Cumhurbaşkanlığı seçimlerinden sonra, atanmış Başbakan “gündemimizde erken seçim yok” dese de halkta öyle bir beklenti var.
Yani erken seçim.
Muhalefetin adayının aldığı %63’e karşılık hükümetin desteğindeki adayın aldığı %35’lik bir sonuç, hükümetin de desteğini kaybettiğinin ilanıdır.
Normal bir ülkede, alınan bu sonuç, aynı gece hükümetin istifasını getirirdi ama biz normal bir ülke olmadığımız için böyle demokratik bir hareketi beklemek gerçekçi olmazdı!
Ancak, o gece istifa olmasa bile erken bir seçimi gündeme almak UBP-YDP-DP hükümetinin bile yapması gereken bir davranış olurdu.
Şimdilik öyle bir hareket yok. Ne kadar sürer bu durum bilemem ama olması gereken, yeni yılın ilk çeyreğinde yapılacak erken seçim kararının alınmasıdır.
Olmalı çünkü bu erken seçimi halk, Cumhurbaşkanlığı seçiminde verdiği oylarla talep etmiştir.
***
Bu talebe karşılık vermek için hükümetin gözlerinin açık ve kulaklarının duyuyor olması yeterli aslında. Küçük ortaklar (ne kadar ciddiler bilmiyorum ama) erken seçim çağrısı yapıyor, UBP içinde yine erken seçim çağrıları yapan milletvekilleri var ama demek ki o gözler de kulaklar da çalışmıyor.

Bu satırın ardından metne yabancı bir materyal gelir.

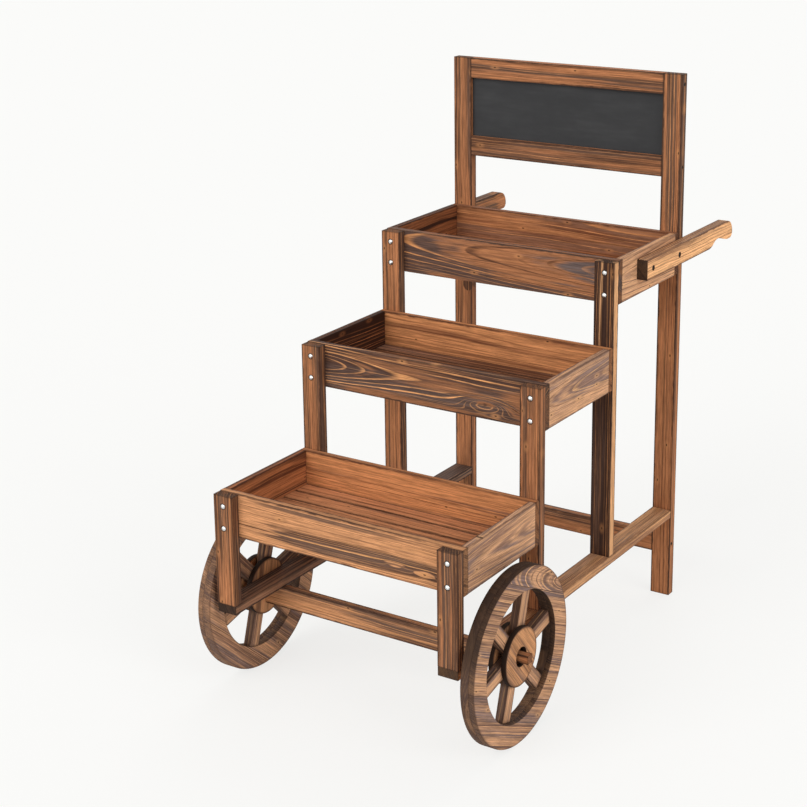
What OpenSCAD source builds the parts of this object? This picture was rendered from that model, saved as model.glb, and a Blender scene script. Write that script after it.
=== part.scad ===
// Three-tier wooden flower cart stand with a chalkboard, two push handles and two spoked wheels.
// X runs across the cart, Y runs to the rear and Z runs up from the floor.

/* [Stand] */
// Height of the rear posts
stand_height = 1016; // [930:0.1:1150]
// Width of every post and side rail, across the cart
post_width = 38.1; // [30:0.1:50]
// Thickness of every post, front to rear
post_thick = 18; // [15:0.1:28]
// Thickness of the side rails
rail_thick = 16; // [12:0.1:24]
// Drop of the post tops below the tray rims
post_drop = 1; // [0:0.1:6]
// Height of the rear crossbar
crossbar_height = 38; // [25:0.1:55]
// Thickness of the rear crossbar
crossbar_thick = 16; // [12:0.1:24]
// Underside of the rear crossbar above the floor
crossbar_lift = 86; // [30:0.1:120]

/* [Trays] */
// Clear width inside a tray
tray_inner_width = 457.2; // [400:0.1:560]
// Clear depth inside a tray, front to rear
tray_inner_depth = 215.9; // [170:0.1:280]
// Clear height from the slats to the rim
tray_inner_height = 63.5; // [45:0.1:85]
// Thickness of the tray panels
panel_thick = 12.7; // [9:0.1:18]
// Rim of the bottom tray above the floor
bottom_rim = 377; // [350:0.1:430]
// Rim of the middle tray above the floor
middle_rim = 572; // [530:0.1:620]
// Rim of the top tray above the floor
top_rim = 725; // [680:0.1:770]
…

Karar Üstel’e mi bırakılmış yoksa böyle bir karar için ‘emirler’ mi bekleniyor onu da göreceğiz.
Ancak şu da gerçek ki böyle bir zamanda erken seçim kararının Üstel veya atayanlar tarafından alınması çok kolay değil çünkü Tufan Erhürman’ın Cumhurbaşkanlığı’na gelirken ekibiyle estirdiği rüzgâr, CTP’nin de hükümete oldukça güçlü bir şekilde geleceğinin habercisi oldu.
Dolayısıyla özellikle UBP, seçimi, hem de erken seçimi tercih etmek istemeyecektir.
***
Durum bu iken 30 Kasım’da yapılacak CTP’nin olağanüstü kurultayında seçilecek yeni başkan bu rüzgârın devam etmesini sağlayabilecek potansiyele sahip olmalıdır. Erhürman’ın toplumca ‘sevilen ve güvenilen kişiliği’ yeni başkanla sürdürülebilmeli ve CTP’nin ulaştığı seviye korunarak iç politikada etkin olmalı, Kıbrıs sorununda Cumhurbaşkanı’na önemli bir destek vermelidir.
Başkanlık için adaylığını açıklayan Erkut Şahali ve Sıla Usar İncirli ve olası aday Asım Akansoy, bu etkinliği ve desteği sağlayabilecek adaylar olmakla birlikte, CTP üyelerinin de yeni başkana aynı şekilde destek vermeleri ve yardım etmeleri çok önemli.
***
Umarım, Erhürman Cumhurbaşkanlığı’nda halkın beklentilerine elden gelebilecek bir hızla yanıt verebilecek çalışmalar yaparken, CTP de yeni dönemde başta söylediğim rüzgârın esip geçmesine fırsat vermeden onu arkasına alıp devam eder.
Böyle bir gelişim sadece CTP’liler veya CTP’ye oy verenler için değil, zaten olması gerektiği gibi halkın yararına olacaktır. ‘Olması gerektiği’ gibi diyorum çünkü siyaset o ülkede yaşayanların daha rahat, huzur ve refah içinde yaşamalarını sağlayacak politikaları hayata geçirmek için yapılır.
Başta UBP ve onun içinden doğanların veya UBP politikalarını kopya edenlerin yaptıkları gibi kişisel menfaatler için değil, herkesin yararına olabilecek, toplumsal çözümlemelerin üretildiği politikaların uygulanması siyasetin gereği olmalıdır.